My house, as taken by Catfish:


I started another fire in the kitchen. Macaroni and Cheese this time:


Last night when I was canvassing I rang a doorbell that sent a gnat into a nearby spiderweb. He struggled for about a minute, then when he stopped moving, a black and orange striped spider scampered across the web. It was a very symmetrical, neat web, and the spider was methodical about going after the bug. He moved quick and steady toward the bug, got within a few inches and started plucking the strands the bug was stuck in. Plucking them hard with his strongest front legs. I don’t know why he did it, but it scared the shit out of me. It was like he trying to terrify the bug for fun, and immediately after, darted right for it. It actually sent a shiver through my whole body and I had to take a step back, like I was hiding in a closet watching a murderer quickly cutting a woman’s throat. The rest was more impressive than scary. All of his legs and tiny mouth legs were spinning like he was being timed. The bug didn’t even move while the spider hugged his body close and started wrapping him up. Then the spider and the dying bug ran to the very center of the web, where he finished the job. I knocked on the door and thought about pointing the display out to the owner. I didn’t. She didn’t become a member of the Sierra Club.
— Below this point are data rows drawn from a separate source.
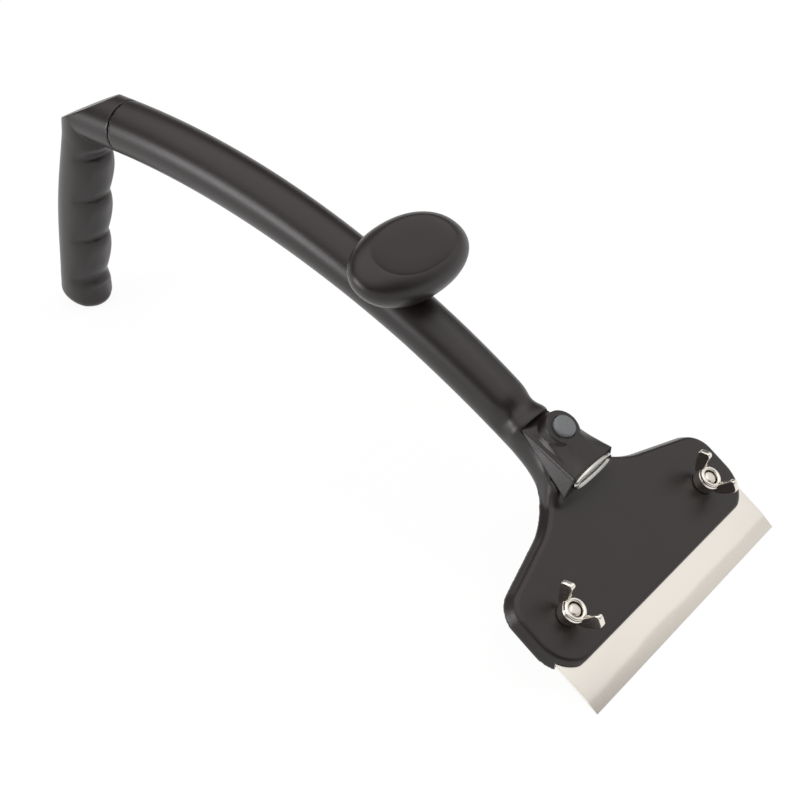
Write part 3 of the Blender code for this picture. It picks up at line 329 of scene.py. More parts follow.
def blackRecipe(net):  # moulded plastic with a fine spark texture, a little handling wear and dust
    grain = net.noise(blackLook["grain"], 3, 0.62)
    cloud = net.noise(blackLook["cloud"], 4, 0.6)
    rub = net.ease(0.56, 0.78, net.noise(blackLook["rub"], 6, 0.7))
    hair = net.ease(0.66, 0.74, net.noise(blackLook["hair"], 2, 0.5, stretch=(0.09, 1.0, 1.0)))
    tone = net.ease(0.35, 0.75, cloud) * 0.45 + rub * 0.35 + hair * 0.2
    return {"Base Color": net.blend(tone, blackLook["body"], blackLook["worn"]),
            "Roughness": (blackLook["rough"] + (cloud - 0.5) * 0.12 + (grain - 0.5) * 0.10 - rub * 0.05
                          + hair * 0.05),
            "Normal": net.bump(grain, blackLook["relief"], 0.55)}


buttonLook = {"body": rgb(0.165, 0.180, 0.184), "worn": rgb(0.205, 0.222, 0.226), "rough": 0.46,
              "grain": 2600, "cloud": 160, "relief": 0.00002}


def buttonRecipe(net):
    grain = net.noise(buttonLook["grain"], 3, 0.6)
    cloud = net.noise(buttonLook["cloud"], 4, 0.6)
    return {"Base Color": net.blend(cloud, buttonLook["body"], buttonLook["worn"]),
            "Roughness": buttonLook["rough"] + (cloud - 0.5) * 0.16,
            "Normal": net.bump(grain, buttonLook["relief"], 0.5)}


chromeLook = {"bright": rgb(0.56, 0.55, 0.52), "dull": rgb(0.46, 0.45, 0.43), "rough": 0.19, "smear": 90,
              "pores": 1500, "relief": 0.000006}


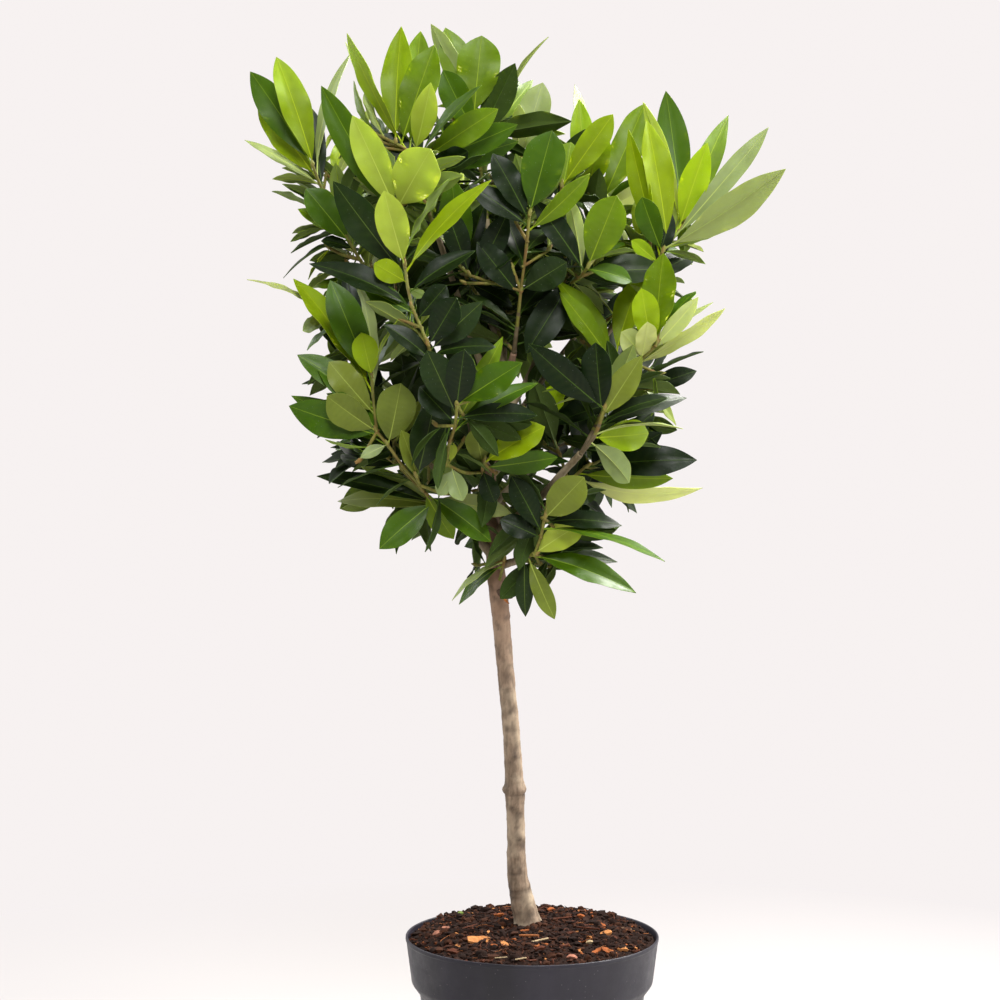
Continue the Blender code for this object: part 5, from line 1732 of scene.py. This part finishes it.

I don’t think there’s any link, symbolic or otherwise, between political canvassing and spiders. But I do see them hovering above me in front of a majority of the porch lights I walk up to. I figure my knocking and the spider’s patience have probably sent many gnats to their doom. That said, I also figure, statistically, considering I knock on nearly 100 doors a day five days a week, I’ve probably stood on the doorstep of a murderer or two. Occasionally, I imagine someone all tied up and duct-taped, crying or limp with exhaustion in the corner of a house while a normal looking guy tells me through the cracked doorway that, no, he’s not interested in protecting the coasts and wildlands tonight. Or more likely, he’s already a member, and I thank him so much for his generosity.